= Wild Toby =

Aboriginal Australian outlaw

Wild Toby (c.1840? – 26 January 1883) was a famous Aboriginal outlaw from the Dawson River region of central Queensland.

==Early life==
According to a number of accounts of Toby's life, he was a survivor of the reprisal killings of Aboriginal Australians in the Dawson River region following the Hornet Bank massacre of 1857.

==Bushranger==
As a young adult, Toby worked for a while as a station-hand on a pastoral run in the Dawson River region but was caught stealing and sent away from the property. By the early 1870s, he had become a bushranger, robbing sheep stations and travellers throughout the district. He also killed a blacktracker who he thought was attempting to aid in his capture. Troopers from Roma were sent in to "teach this fellow a wholesome lesson, if possible, in a summary way", but failed to find Toby.

By the early 1880s, Toby had gained the name "Wild Toby" and was blamed for several killings of shepherds and storemen. He also committed an attempted assault of a white girl and the kidnap and assault of the daughter of a well-known grazier near Juandah.

==Capture and escape==
After the kidnapping and assault on the grazier's daughter, a large group of police and settlers were organised in 1882 to hunt Toby down. They managed to find Toby and as Constable James Edwards galloped toward him, Toby was able to throw a spear which just missed the policeman. Edwards then subdued Toby with a blow to the head with the butt of his pistol, knocking him unconscious. Toby was chained up and placed in a storeroom at Hornetbank, but managed to escape. On obtaining freedom, Toby continued his bushranging ways and on 25 September 1882 he attempted to murder James Anderson on a road near Wandoan. A warrant was placed for his arrest and Senior-Constable William Wright, Constable William Dwyer and a blacktracker from Taroom were ordered to pursue and capture Toby.
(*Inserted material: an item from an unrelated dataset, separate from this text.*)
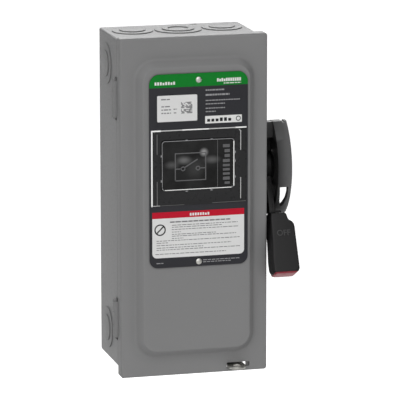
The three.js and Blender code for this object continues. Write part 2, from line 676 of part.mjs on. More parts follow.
/** A spring clip round one end of a fuse. */
function fuseClip(x, z0, z1) {
  const inner = FUSE.radius + GAP;
  const outer = inner + 1.3;
  const tip = FUSE.y - 7;
  const bridge = block(x - outer, x + outer, STRAP.front - 1.3, STRAP.front + 0.2, z0, z1);
  const cheeks = [-1, 1].map((side) => {
    const ends = [side * inner, side * outer].sort((a, b) => a - b);
    return block(x + ends[0], x + ends[1], tip, STRAP.front, z0, z1);
  });
  return join(bridge, ...cheeks);
}

function strap(x, z0, z1) {
  return block(x - STRAP.halfWidth, x + STRAP.halfWidth, STRAP.front, STRAP.back, z0, z1);
}

/** A wire lug with its bore along Z, and its clamping screw. */
function addLug(kind, number, x, z0, z1) {
  const middle = (z0 + z1) / 2;
  const blockBody = block(x - LUG.halfWidth, x + LUG.halfWidth, LUG.front,
    STRAP.front - GAP, z0, z1);
  const wire = rodZ(z0 - 1, z1 + 1, x, LUG.wireY, LUG.wireRadius, 16);
  const thread = rodY(LUG.front - 1, LUG.wireY, x, middle, 3.6, 12);
  add(`${kind}_lug_${number}`, cut(blockBody, wire, thread), aluminium);

  const screw = rodY(LUG.front - 4, LUG.front + 6, x, middle, 3.2, 12);
  const socket = rodY(LUG.front - 5, LUG.front - 1, x, middle, 1.9, 6);
  add(`${kind}_lug_screw_${number}`, cut(screw, socket), zinc);
}

function makePole(x, number) {
  const jaw = join(strap(x, 58, 138), ...bladeLeaves(x, -50, 58, 72));
  add(`line_jaw_${number}`, jaw, copper);
  addLug('line', number, x, 112, 134);

  const hinge = join(strap(x, -30, 26), ...bladeLeaves(x, -48, 8, 24), fuseClip(x, -28, -15));
  add(`hinge_jaw_${number}`, hinge, copper);

  const fuseBody = rodZ(FUSE.bottom + FUSE.ferrule, FUSE.top - FUSE.ferrule, x, FUSE.y,
    FUSE.radius - 0.5, 20);
  const ferrules = [
    rodZ(FUSE.bottom, FUSE.bottom + FUSE.ferrule + 0.1, x, FUSE.y, FUSE.radius, 20),
    rodZ(FUSE.top - FUSE.ferrule - 0.1, FUSE.top, x, FUSE.y, FUSE.radius, 20),
  ];
  add(`fuse_${number}`, join(fuseBody, ...ferrules), fusePaper);

  add(`load_clip_${number}`, join(strap(x, -157, -122), fuseClip(x, -138, -125)), copper);
  addLug('load', number, x, -157, -142);
}

function makeBlades() {
  const group = turnedGroup(BLADE.pivotY, BLADE.pivotZ, BLADE.rest);
  POLES.forEach((x, index) => {
    const outline = roundedRectangle(-BLADE.halfWidth, BLADE.halfWidth, -6, BLADE.length,
      [5.9, 5.9, 3, 5.5]);
    const body = extrudeAlongX(outline, x - BLADE.halfThickness, x + BLADE.halfThickness,
      { curveSegments: 5 });
    add(`switch_blade_${index + 1}`, body, copper, group);
  });

  const bar = block(BASE.left + 1, BASE.right - 1, -17, -2, 21, 34);
  const slots = POLES.map((x) => block(x - BLADE.halfThickness - GAP,
    x + BLADE.halfThickness + GAP, -BLADE.halfWidth - GAP, 8, 0, BLADE.length));
  const ends = [[BASE.left + 1, BASE.left + 5], [BASE.right - 5, BASE.right - 1]].map(
    ([x0, x1]) => block(x0, x1, -9, 4, -4, 30),
  );
  const stubs = [rodX(-61, BASE.left + 3, 0, 0, 3, 18), rodX(BASE.right - 3, 51, 0, 0, 3, 18)];
  add('blade_crossbar', join(cut(bar, ...slots), ...ends, ...stubs), blackPlastic, group);
}

function makeLineShield() {
  const left = BASE.left - 0.5;
  const right = BASE.right + 0.5;
  const wall = 1.8;
  const front = -60;
  const profile = polygon([
    [left - wall, BASE.back], [left - wall, front], [right + wall, front],
    [right + wall, BASE.back], [right, BASE.back], [right, front + wall],
    [left, front + wall], [left, BASE.back],
  ]);
  add('line_shield', extrudeAlongZ(profile, 100, 146), clearPlastic);
}

function makeGroundBar() {
  const bar = block(56, 70, -14, -SHEET - GAP, -150, -110);
  const wires = [-142, -130, -118].map((z) => rodX(50, 75, -8, z, 2.6, 12));
  add('ground_bar', cut(bar, ...wires), aluminium);
}

// ---------------------------------------------------------------- the whole assembly

makeEnclosure();
makeHasp();
makeDoor();
makeHinges();
makeLabel();
makeWindow();
makeInterlockHook();
makeGuard();
makeHandle();
makeMechanismBracket();
makeInterlockLatch();
makeBases();
POLES.forEach((x, index) => makePole(x, index + 1));
makeBlades();
makeLineShield();
makeGroundBar();

export default disconnect;
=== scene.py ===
"""Looks for the AC disconnect box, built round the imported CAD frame. Lengths are millimetres."""
import math
import random

import bmesh
import bpy
from mathutils import Matrix, Vector


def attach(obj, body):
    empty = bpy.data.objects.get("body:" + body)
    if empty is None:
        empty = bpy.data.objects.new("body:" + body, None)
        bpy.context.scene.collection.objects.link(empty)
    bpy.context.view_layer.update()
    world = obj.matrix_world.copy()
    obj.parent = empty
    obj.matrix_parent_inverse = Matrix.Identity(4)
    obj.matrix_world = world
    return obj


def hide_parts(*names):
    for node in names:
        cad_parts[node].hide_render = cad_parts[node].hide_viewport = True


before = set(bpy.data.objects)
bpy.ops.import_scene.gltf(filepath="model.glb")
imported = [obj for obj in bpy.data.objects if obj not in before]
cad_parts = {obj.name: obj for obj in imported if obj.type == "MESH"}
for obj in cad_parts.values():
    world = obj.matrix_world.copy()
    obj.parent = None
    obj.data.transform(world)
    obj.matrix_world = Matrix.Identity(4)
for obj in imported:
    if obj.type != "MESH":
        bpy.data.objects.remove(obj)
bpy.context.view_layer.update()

MM = 0.001                  # one millimetre in metres
SHEET = 1.5                 # steel sheet thickness
RELIEF = 0.06               # how far printing stands proud of the label
INK_STEP = 0.006            # height between printed strokes that cross
SOFT_ANGLE = 35             # turned and pressed faces stay smooth up to this many degrees
CREASE_ANGLE = 30           # the same, for pieces that are cut or joined

# ---- outlines


def arc(cx, cy, radius, start, end, steps):
    """Points along an arc, angles in degrees, both ends included."""
    points = []
    for i in range(steps + 1):
        a = math.radians(start + (end - start) * i / steps)
        points.append((cx + radius * math.cos(a), cy + radius * math.sin(a)))
    return points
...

==Killing a police officer and subsequent death==
The police group found Toby's camp on Woleebee Creek on the evening of 25 January 1883. In the early hours of the next morning, the police officers approached Toby as he was squatting outside the tent that he shared with his Aboriginal girlfriend. Constable Dwyer dismounted from his horse and rapidly went up to Toby grasping him by the throat and pointing his revolver toward him. Unperceived by the policemen, Toby was gripping a tomahawk with his toes that was hidden by leaves on the ground. Toby was able to quickly spring the tomahawk to his hand and smash it into the skull of Constable Dwyer. Senior-Constable Wright in the same instant managed to shoot Toby several times in the body, but this did not prevent Toby from picking a nearby nulla-nulla and hurling it at Wright. The nulla-nulla hit Wright in the leg, causing an injury that partially crippled him for the rest of his life. However, Wright fired another shot at Toby which struck him in the face, killing him. Constable Dwyer died about half an hour later from the wound inflicted by Toby with his tomahawk.

==Legacy==
The tomahawk which Toby used to kill Constable William Dwyer was displayed at the Queensland Police Museum for some years after their deaths. Toby's body was beheaded, and his skull was on display at Wandoan also for many years.

Toby's Knob, a prominent hill near Woleebee which Toby used as a haven and a lookout during his time as an outlaw, is named after him. On the Queensland Police Museum website Toby is remembered as a "scoundrel with no respect for white man's law or property".